I got banned for saying I'd be fine with it if Joe Biden executed Nazis. IDK about getting unbanned, I realized I don't want to help far-right psychopaths collect AI training corpus material and ad revenue.
I got permabanned for some eat the rich comment. I made a new account with my same google account and they didn't care. But who cares, walled gardens suck.
I was banned after RvW for saying that riot police should quit their jobs en masse. There's no easy way to get unbanned, but consider it for the better because it's the easiest way to disconnect from that cess pit.
I got permabanned. They IP ban you so there isn’t really a way to get back. One way was if you got banned on your computer, you could make a new account on your phone and be fine. A vpn is also possible but the free vpns suck and paying to get back to Reddit is dumb.
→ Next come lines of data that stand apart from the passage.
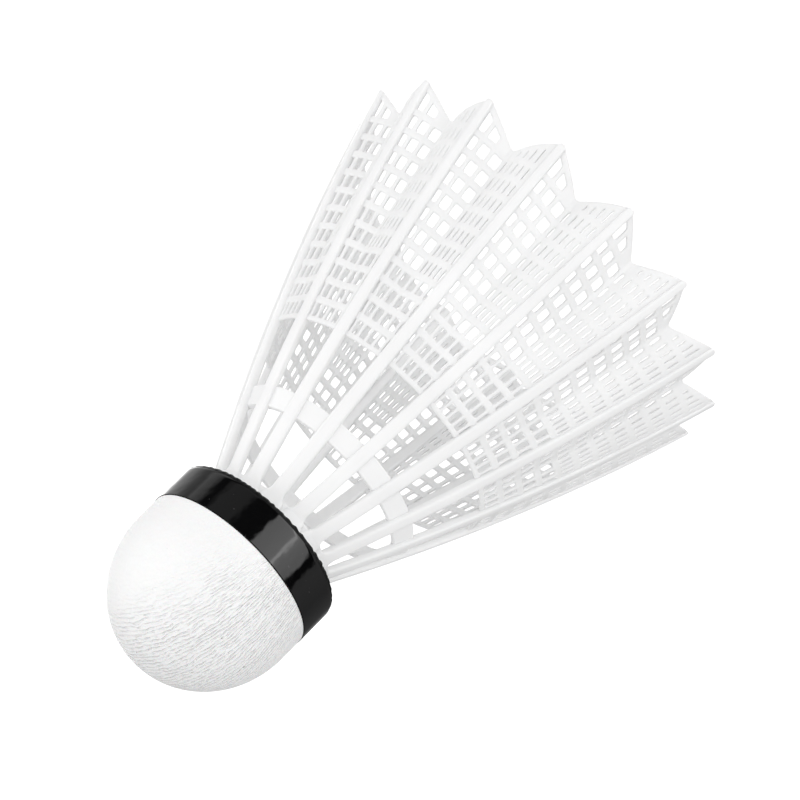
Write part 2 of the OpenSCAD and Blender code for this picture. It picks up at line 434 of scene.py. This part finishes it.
def cork():
    """Pressed brown cork grains."""
    mat, nodes, links, shader = material("cork")
    grains = nodes.new("ShaderNodeTexVoronoi")
    grains.inputs["Scale"].default_value = 900
    links.new(coords(nodes, links), grains.inputs["Vector"])
    browns = [(0.1, (0.58, 0.38, 0.2)), (0.8, (0.3, 0.17, 0.08))]
    links.new(ramp(nodes, links, grains.outputs["Distance"], browns), shader.inputs["Base Color"])
    links.new(bump(nodes, links, grains.outputs["Distance"], 0.4, 0.0001), shader.inputs["Normal"])
    shader.inputs["Roughness"].default_value = 0.85
    return mat


def glue():
    """Cured yellowish glue."""
    mat, nodes, links, shader = material("glue")
    flow = noise(nodes, links, coords(nodes, links), 700, 2)
    links.new(ramp(nodes, links, flow, [(0.3, (0.72, 0.66, 0.48)), (0.7, (0.86, 0.82, 0.66))]),
              shader.inputs["Base Color"])
    links.new(bump(nodes, links, flow, 0.3, 0.0001), shader.inputs["Normal"])
    shader.inputs["Roughness"].default_value = 0.4
    return mat


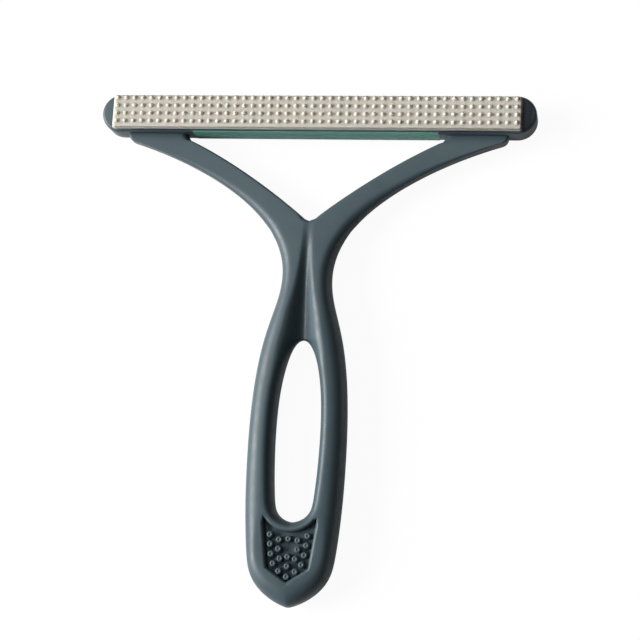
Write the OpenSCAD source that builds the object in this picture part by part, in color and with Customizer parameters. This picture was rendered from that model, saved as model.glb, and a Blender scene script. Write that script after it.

I keep seeing here people say "Its better here, because reddit has power hungry mods".
But.....what checks are in place here besides "create a new instance, and run your own duplicate community"?
To me, thats like the nuclear option. It's something that ultimately hurts the fediverse. 1 community with 50 users is a lot stronger than 5 communities that all post essentially the same content with 10 users each.
And ok, maybe the time comes where you DO need to create the alternative duplicate community. Maybe the Lemmy mod has gotten power hungry. So a second community is created. Whats to say the second community won't have power hungry mods as THAT community grows? Now you need a third community.......and, you see where this is going.
I haven't seen any power hungry mods on here YET, but everytime I ask the question how would it be handled, the answer is always "you could always create another instance/community."
But in my opinion, that hurts Lemmy. So the thing you're solving better be 10x more harmful than the harm you're creating by fractioning the userbase.